The tools that do address aural realism are generally expensive and utilize proprietary algorithms and specialized equipment. For each type of wired or wireless communication channel, a separate or modified model is utilized, and the addition of each model commonly raises the package price of the system. Furthermore, the use of proprietary equipment will "lock" a system to a certain vendor. There are some low-cost methods of providing audio communications in the simulated environment. For instance, the use of voice over IP (VoIP) is one method of providing a networked communication system. Unfortunately, VoIP does not, in and of itself, offer the robustness that is needed for aural realism. However, combining VoIP and well-designed, high-quality communication channel models offers such a solution. A tool that can create extensible communication channel models easily and uses inexpensive and nonproprietary hardware and software is an invaluable tool.

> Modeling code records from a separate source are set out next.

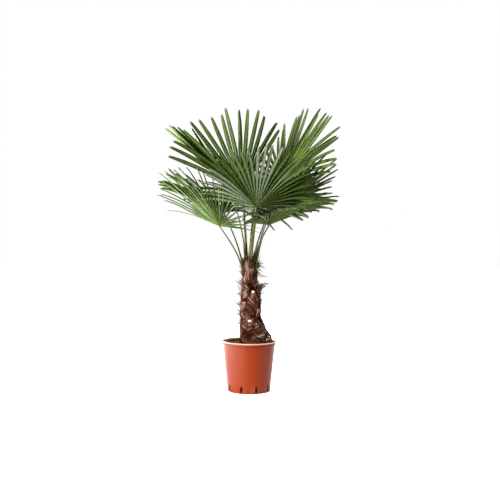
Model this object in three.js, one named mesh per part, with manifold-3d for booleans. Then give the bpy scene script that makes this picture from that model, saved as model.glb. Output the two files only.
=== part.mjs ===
import * as THREE from 'three';
import { mergeVertices } from 'three/addons/utils/BufferGeometryUtils.js';
import Module from 'manifold-3d';

// Potted windmill palm: a young palm with a short fibrous trunk and ten fan-shaped fronds,
// standing in a round plastic nursery pot filled with soil.
// Millimetres, +Z up, the front of the plant towards -Y.
// The origin is the centre of the pot's flat underside.

// Solid operations: union, subtraction and intersection
const wasm = await Module();
wasm.setup();

const UP = new THREE.Vector3(0, 0, 1);
// Clearance between pieces that touch on the real plant
const SEAT_GAP = 0.3;

// Pot
const POT_HEIGHT = 239;
const POT_RIM_RADIUS = 130;
const POT_FOOT_RADIUS = 101;
const POT_BAND_RADIUS = 124;
const POT_WALL = 3;
const POT_FLOOR = 4;
const POT_LIP_HEIGHT = 8;
const POT_BAND_HEIGHT = 13;
const POT_SIDES = 48;
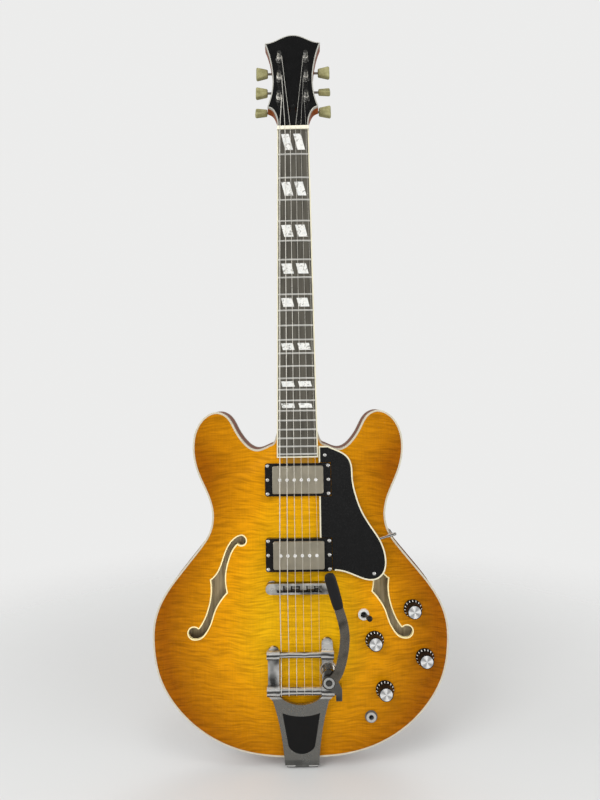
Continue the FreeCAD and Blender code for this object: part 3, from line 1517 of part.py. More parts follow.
def spring():
    """Pressure spring between the frame's cup and the rocker plate, one unbroken tube."""
    wire = d.spring_wire_radius
    low = cup_floor() + wire + d.running_clearance
    high = rocker_low() - wire - d.running_clearance
    rise_per_turn = (high - low) / d.spring_turns

    def at(turn):
        angle = 2 * math.pi * turn
        point = front_point(d.spring_x + d.spring_radius * math.cos(angle),
                            d.spring_station + d.spring_radius * math.sin(angle), low + rise_per_turn * turn)
        way = Vector(-2 * math.pi * d.spring_radius * math.sin(angle), -rise_per_turn,
                     2 * math.pi * d.spring_radius * math.cos(angle)).normalize()
        return point, way

    quarters = int(round(d.spring_turns * 4))
    stops = [at(d.spring_turns * index / quarters) for index in range(quarters + 1)]
    edges = []
    for (start, start_way), (end, end_way) in zip(stops, stops[1:]):
        edges += biarc(start, start_way, end, end_way)
    first, first_way = stops[0]
    path = Part.Wire(edges)
    ring = Part.Wire([Part.makeCircle(wire, first, first_way)])
    tube = path.makePipeShell([ring], True, False)
    steps = 48
    dots = [at(d.spring_turns * index / (steps * quarters / 4))[0]
            for index in range(int(steps * quarters / 4) + 1)]
    gap = min((a - b).Length for i, a in enumerate(dots) for b in dots[i + steps // 2:]) - 2 * wire
    share = tube.Volume / (path.Length * math.pi * wire ** 2)
    print(f"spring: {path.Length:.1f} mm of wire, least gap to itself {gap:.2f} mm, "
          f"volume over section times length {share:.4f}")
    return tube


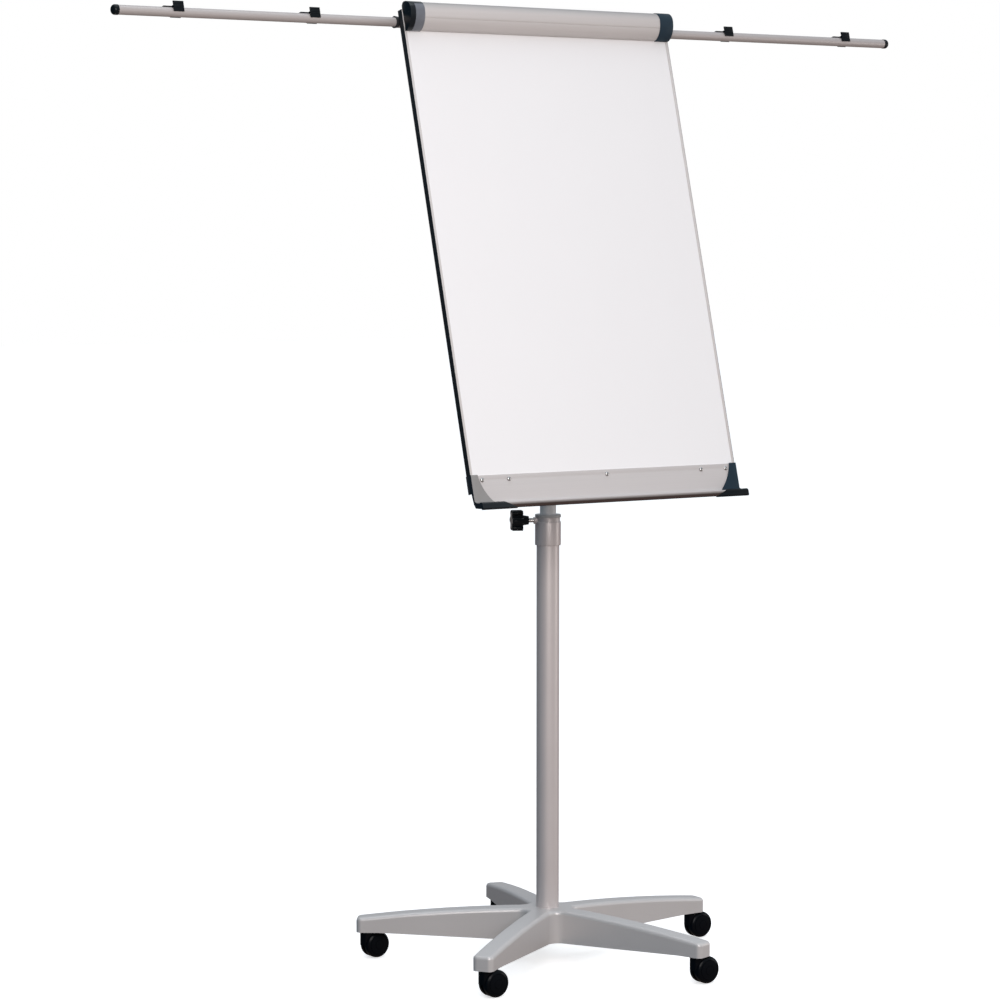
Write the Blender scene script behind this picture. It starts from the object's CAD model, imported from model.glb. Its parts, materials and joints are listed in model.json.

Approach - The purpose of this effort was to research and develop channel propagation models for both wired and wireless audio channels for application in simulation-based training systems. The models were designed with digital signal processing (DSP) techniques. The goal was to use commercial off-the-shelf (COTS) computer networking and audio peripherals to create an operator-in-the-loop audio system that uses high fidelity communication impairment models. The investigators have developed a design approach for constructing realistic communication channel models and implementing aural realism in a training simulator system.

Accomplishments - The project team has developed a prototype system that is capable of applying various propagation models to sampled data from multiple clients and then routing that data between clients. Routing decisions are based upon frequency subscriptions so that only clients subscribed to the same frequency can communicate with each other. The initial client software was designed in C++ in a Linux® environment, but a Java version has also been designed. The Java version allows a MS Windows® system to communicate over the audio network. The server software has been developed on a Linux system, and there are no immediate plans to port the server software to a different operating system.